5.2.2014
par Philippe Euzen
La sénatrice Esther Benbassa a déposé, le 28 janvier au Sénat, une proposition de loi « visant à autoriser l’usage contrôlé du cannabis ». Elle est aussi très active sur d’autres sujets de société tels que la procréation médicalement assistée (PMA), le mariage pour tous ou l’égalité hommes-femmes.
Vous avez déposé une proposition de loi afin de dépénaliser le cannabis. Pourquoi ?
Esther Benbassa : Nous avons déposé une proposition de loi dont le but est d’autoriser l’usage contrôlé du cannabis, ce qui inclut la dépénalisation. En France, nous avons la législation la plus répressive contre l’usage du cannabis mais nous avons beaucoup de consommateurs. C’est un problème.
Des pays qui ont dépénalisé, en Europe ou dans certains états des Etats-Unis, ne connaissent pas une telle montée en flèche de la consommation. Si nous nous organisons pour contrôler la culture du cannabis, les licences, la qualité, les quantités produites, etc., nous tirerons des gains que nous pourrons utiliser pour faire de la prévention dans les écoles, sur les emballages…
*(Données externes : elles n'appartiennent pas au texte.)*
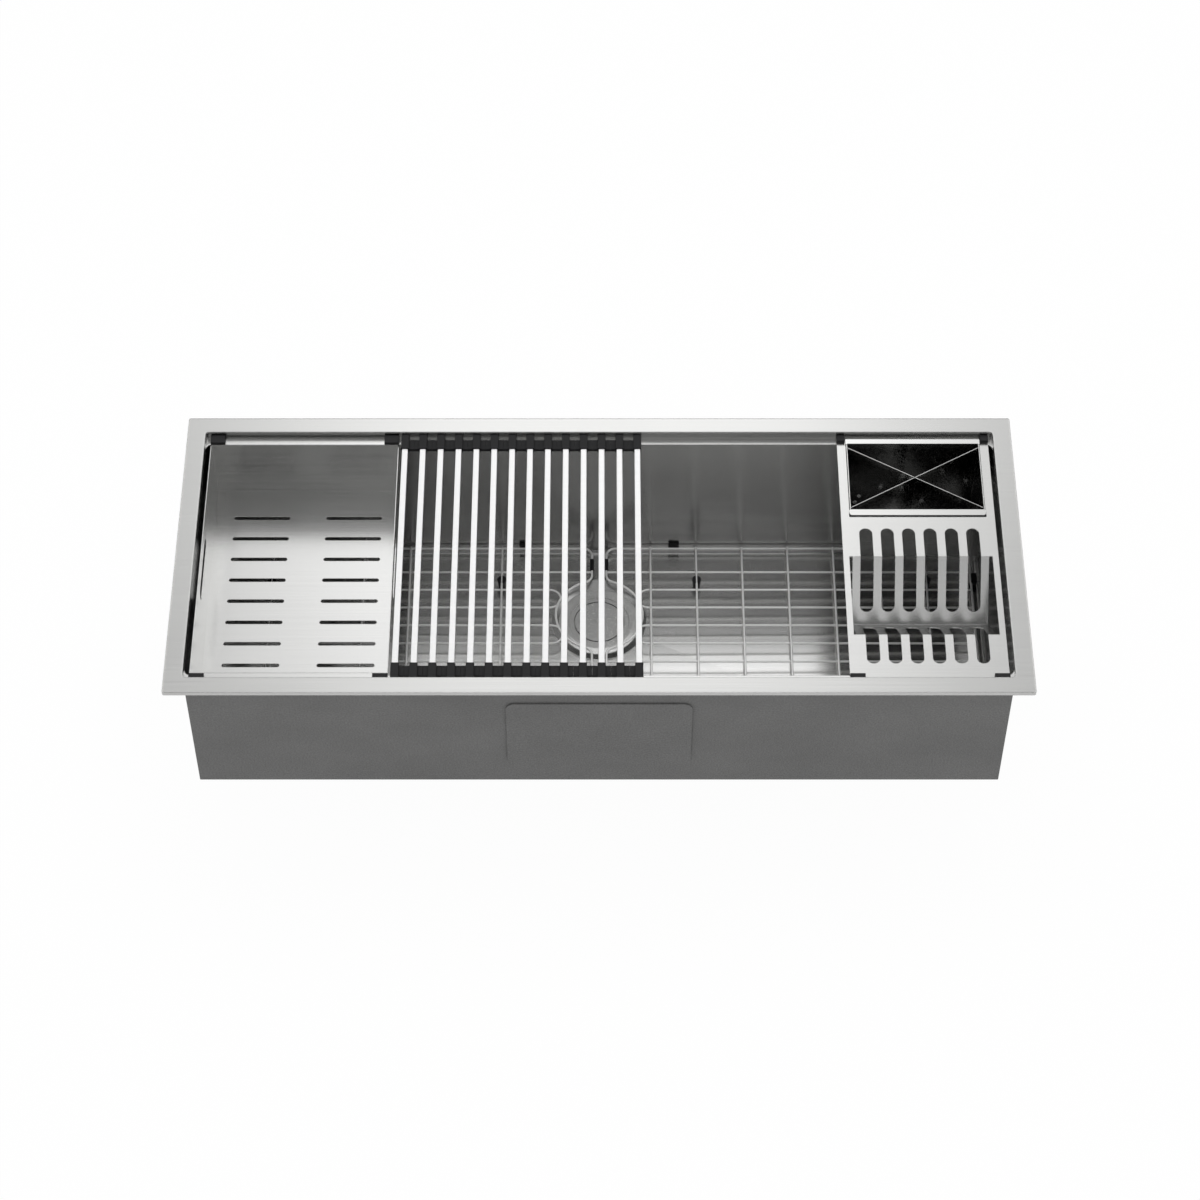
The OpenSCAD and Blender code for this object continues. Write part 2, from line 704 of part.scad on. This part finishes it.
// Rubber bumpers gripping the frame, and sleeves where the two grids run side by side
module grid_bumpers() {
    len = 15;
    difference() {
        union() {
            for (x = [107.5, cross_x0 + 5.5 * cross_pitch], s = [0, 1]) mirror([0, s, 0])
                clip_side(x, frame_y, bowl_y - 0.4 - frame_y, 7.8, len);
            for (y = [137, -137])
                translate([frame_x, y, 0]) rotate([0, 0, -90]) clip_side(0, 0, 8, 4.5, len);
            for (y = [162, -frame_y + 30])
                wire([neck_x, y - 10], [neck_x, y + 10], frame_z, frame_d + 2.2);
        }
        for (s = [-1, 1]) wire([30, s * frame_y], [500, s * frame_y], frame_z, frame_d);
        wire([frame_x, -160], [frame_x, 160], frame_z, frame_d);
        wire([neck_x, -179], [neck_x, 179], frame_z, frame_d);
    }
}

module grid_right_wires() {
    color("silver") grid_wires();
}

module grid_right_rubbers() {
    color("black") {
        grid_feet();
        grid_bumpers();
    }
}

module grid_left_wires() {
    color("silver") mirror([1, 0, 0]) grid_wires();
}

module grid_left_rubbers() {
    mirror([1, 0, 0]) grid_right_rubbers();
}

rim_deck();
rim_step();
ledge();
bowl_shell();
undercoat();
sound_pads_wall();
sound_pads_base();
strainer_body();
strainer_gasket();
friction_ring();
strainer_locknut();
tailpiece_washer();
tailpiece();
slip_nut();
strainer_basket();
drain_lid();
stopper_stem();
stopper_knob();
stopper_seal();
colander_floor();
colander_walls();
colander_flanges();
colander_pads();
rack_plate();
rack_trough();
rack_pads();
caddy_box();
caddy_dividers();
grid_left_wires();
grid_left_rubbers();
grid_right_wires();
grid_right_rubbers();
mat_bar(1);  // mat_bar_01
mat_bar(2);  // mat_bar_02
mat_bar(3);  // mat_bar_03
mat_bar(4);  // mat_bar_04
mat_bar(5);  // mat_bar_05
mat_bar(6);  // mat_bar_06
mat_bar(7);  // mat_bar_07
mat_bar(8);  // mat_bar_08
mat_bar(9);  // mat_bar_09
mat_bar(10);  // mat_bar_10
mat_bar(11);  // mat_bar_11
mat_bar(12);  // mat_bar_12
mat_bar(13);  // mat_bar_13
mat_bar(14);  // mat_bar_14
mat_ends(1);  // mat_ends_01
mat_ends(2);  // mat_ends_02
mat_ends(3);  // mat_ends_03
mat_ends(4);  // mat_ends_04
mat_ends(5);  // mat_ends_05
mat_ends(6);  // mat_ends_06
mat_ends(7);  // mat_ends_07
mat_ends(8);  // mat_ends_08
mat_ends(9);  // mat_ends_09
mat_ends(10);  // mat_ends_10
mat_ends(11);  // mat_ends_11
mat_ends(12);  // mat_ends_12
mat_ends(13);  // mat_ends_13
mat_ends(14);  // mat_ends_14
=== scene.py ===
"""Looks of the workstation kitchen sink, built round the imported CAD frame. Metres, same frame as the CAD."""

import math

import bpy
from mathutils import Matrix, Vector


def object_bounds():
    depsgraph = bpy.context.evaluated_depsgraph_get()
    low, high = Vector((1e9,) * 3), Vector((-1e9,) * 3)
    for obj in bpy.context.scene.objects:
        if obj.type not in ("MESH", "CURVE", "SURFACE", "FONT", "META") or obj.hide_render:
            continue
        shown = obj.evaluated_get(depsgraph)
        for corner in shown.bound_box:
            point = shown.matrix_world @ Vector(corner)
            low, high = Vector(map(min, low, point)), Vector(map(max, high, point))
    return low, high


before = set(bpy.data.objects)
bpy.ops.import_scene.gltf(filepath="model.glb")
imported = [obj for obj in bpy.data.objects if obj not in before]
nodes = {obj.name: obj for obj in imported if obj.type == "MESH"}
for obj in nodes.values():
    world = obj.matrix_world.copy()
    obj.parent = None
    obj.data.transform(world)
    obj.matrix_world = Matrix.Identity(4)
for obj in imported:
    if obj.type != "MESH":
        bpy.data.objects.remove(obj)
CAD_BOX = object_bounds()
MM = 0.001
scene = bpy.context.scene

# ---------------------------------------------------------------- camera
# Width of the picture and the camera's focal length, both in pixels of the photograph
SIZE_PX = 1200
FOCAL_PX = 3218.1
SENSOR_WIDTH = 36
# The camera looks down along +Y, tilted this far from straight down
CAM_PLACE = (0.0012, -2.68046, 3.41742)
CAM_TILT = math.radians(37.237)

cam_data = bpy.data.cameras.new("camera")
cam_data.sensor_width = SENSOR_WIDTH
cam_data.sensor_fit = "HORIZONTAL"
cam_data.lens = FOCAL_PX / SIZE_PX * cam_data.sensor_width
cam_data.clip_start = 0.05
cam_data.clip_end = 60
cam = bpy.data.objects.new("camera", cam_data)
scene.collection.objects.link(cam)
cam.location = CAM_PLACE
cam.rotation_euler = (CAM_TILT, 0, 0)
scene.camera = cam
scene.view_settings.view_transform = "Standard"

# ---------------------------------------------------------------- material helpers
# The part of a noise texture's range that most of its values lie in
NOISE_RANGE = (0.3, 0.7)
# Noise cells per metre along X, Y and Z: the brush marks, and the broad clouds of wear
BRUSH_GRAIN = (4, 500, 500)
CLOUD_GRAIN = (4, 7, 7)
# The same for turned metal, for the wear of rubber, and for the sprayed coat's grain and clouds
TURNED_GRAIN = (900, 900, 900)
RUBBER_CLOUD = (60, 60, 60)
SPRAY_GRAIN = (420, 420, 420)
SPRAY_CLOUD = (9, 9, 14)
# How far the wear moves the roughness of brushed steel
WEAR = 0.015
# Slope from which brushed faces are fully flat, as the upward share of the normal
FLAT = 0.9995
BUMP_DEPTH = 0.1 * MM
BEVEL_SAMPLES = 4


def add_node(tree, kind, **settings):
    node = tree.nodes.new(kind)
    for key, value in settings.items():
        setattr(node, key, value)
    return node


class Mat:
    """A node material with its Principled shader, and short ways to add nodes."""

    def __init__(self, name, base, rough, metallic=0.0):
        self.mat = bpy.data.materials.new(name)
        self.mat.use_nodes = True
        self.tree = self.mat.node_tree
        self.p = self.tree.nodes["Principled BSDF"]
        self.p.inputs["Base Color"].default_value = (*base, 1)
        self.p.inputs["Roughness"].default_value = rough
        self.p.inputs["Metallic"].default_value = metallic
        self.base = base

    def node(self, kind, **settings):
        return add_node(self.tree, kind, **settings)

    def link(self, a, b):
        self.tree.links.new(a, b)

    def normal(self):
        return self.node("ShaderNodeNewGeometry").outputs["Normal"]

    def noise(self, scale, detail=2.0, rough=0.5):
        """Noise with so many cells per metre along X, Y and Z."""
        mapping = self.node("ShaderNodeMapping")
        mapping.inputs["Scale"].default_value = scale
        self.link(self.node("ShaderNodeTexCoord").outputs["Object"], mapping.inputs["Vector"])
        n = self.node("ShaderNodeTexNoise")
        n.inputs["Scale"].default_value = 1.0
        n.inputs["Detail"].default_value = detail
        n.inputs["Roughness"].default_value = rough
        self.link(mapping.outputs["Vector"], n.inputs["Vector"])
        return n.outputs["Fac"]

    def remap(self, fac, lo, hi, src=NOISE_RANGE):
        n = self.node("ShaderNodeMapRange")
        n.inputs["From Min"].default_value = src[0]
        n.inputs["From Max"].default_value = src[1]
        n.inputs["To Min"].default_value = lo
        n.inputs["To Max"].default_value = hi
        self.link(fac, n.inputs["Value"])
        return n.outputs["Result"]

    def combine(self, op, a, b):
        n = self.node("ShaderNodeMath", operation=op)
        self.link(a, n.inputs[0])
        self.link(b, n.inputs[1])
        return n.outputs[0]

    def combine_vectors(self, op, a, b):
        n = self.node("ShaderNodeVectorMath", operation=op)
        self.link(a, n.inputs[0])
        self.link(b, n.inputs[1])
        return n

    def shade_base(self, fac):
        """Base colour times a varying factor."""
        n = self.node("ShaderNodeMix", data_type="RGBA", blend_type="MULTIPLY")
        n.inputs["Factor"].default_value = 1.0
        n.inputs["A"].default_value = (*self.base, 1)
        grey = self.node("ShaderNodeCombineColor")
        for c in ("Red", "Green", "Blue"):
            self.link(fac, grey.inputs[c])
        self.link(grey.outputs["Color"], n.inputs["B"])
        self.link(n.outputs["Result"], self.p.inputs["Base Color"])

    def bump(self, height, strength, distance=BUMP_DEPTH):
        n = self.node("ShaderNodeBump")
        n.inputs["Strength"].default_value = strength
        n.inputs["Distance"].default_value = distance
        self.link(height, n.inputs["Height"])
        self.link(n.outputs["Normal"], self.p.inputs["Normal"])
        return n

    def round_edges(self, radius, bump):
        """Shades the edges as if rounded, under the bump, and returns the rounded normal."""
        bevel = self.node("ShaderNodeBevel", samples=BEVEL_SAMPLES)
        bevel.inputs["Radius"].default_value = radius
        self.link(bevel.outputs["Normal"], bump.inputs["Normal"])
        return bevel.outputs["Normal"]

    def brush_along(self, normal, slope):
        """Sets the way the brush went: level on upright faces, along X on flat ones."""
        up = self.node("ShaderNodeCombineXYZ")
        up.inputs["Z"].default_value = 1
        level = self.combine_vectors("CROSS_PRODUCT", up.outputs[0], normal)
        flat = self.node("ShaderNodeCombineXYZ")
        self.link(slope, flat.inputs["X"])
        total = self.combine_vectors("ADD", level.outputs[0], flat.outputs[0])
        self.link(total.outputs[0], self.p.inputs["Tangent"])


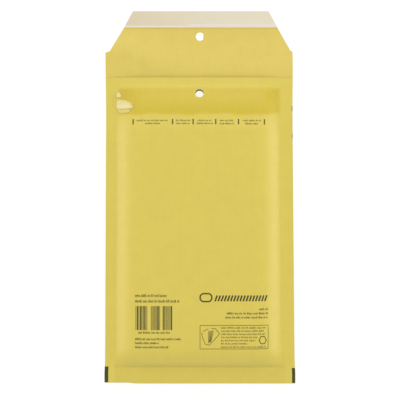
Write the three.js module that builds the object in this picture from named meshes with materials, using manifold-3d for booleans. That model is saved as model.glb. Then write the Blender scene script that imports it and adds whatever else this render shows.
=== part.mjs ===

Pour l’instant, le sujet étant tabou, nous ne faisons pas de prévention. Il y a 2 millions de jeunes qui fument et 60 % de personnes qui déclarent avoir déjà goûté du cannabis. Nous devons donc prendre les choses en main avec pragmatisme.
Pensez-vous qu’après les manifestations qui ont conduit le gouvernement à céder sur la loi famille, une autre loi de société comme celle-là pourrait passer ?
Il n’y a pas de bon moment pour faire des lois sociétales. A ma grande surprise, le sujet a été très bien accueilli par les médias. De plus, l’objectif est de sensibiliser la société à cette question. Nous ne parlons pas de distribution gratuite. Ce n’est pas parce que l’alcool et les cigarettes sont en vente libre que tout le monde boit et fume. Si nous arrivons doucement à sensibiliser la société, à défaire les croyances infondées, nous pourrons peut-être y arriver.
Que pensez-vous de la décision du gouvernement de reporter l’examen du projet de loi famille ?
C’est plus qu’une reculade, c’est une abdication. Ce sont un peu les adieux à la loi famille. J’en suis vraiment désolée. Politiquement c’est un très mauvais signal de céder devant 80 000 personnes. En circonscription, les gens se demandent comment on peut faire confiance à un gouvernement qui baisse les bras aussi facilement.
J’estime que les propos du ministre de l’intérieur, Manuel Valls, étaient antidémocratiques. En affirmant qu’il n’y aurait pas d’amendements déposés sur la PMA ou la GPA, il a pris la place du Parlement. Après avoir entendu cela, nous avons fait une croix sur la loi famille. Il s’agissait de réformes comme le statut du beau-parent que tout le monde attendait.
Je vais donc déposer un texte au nom des Verts du Sénat, très probablement mercredi prochain [le 12 février], pour que la PMA soit accessible à tous les couples, ainsi qu’aux femmes seules. Les écolos se réuniront mardi pour discuter des détails et construire le texte.
Avez-vous eu des discussions avec les parlementaires socialistes à ce sujet ?
Non, nous n’avons pas pu en discuter avec nos collègues socialistes. Ils ont peur. Ils sont passés à autre chose et s’affairent sur d’autres thématiques.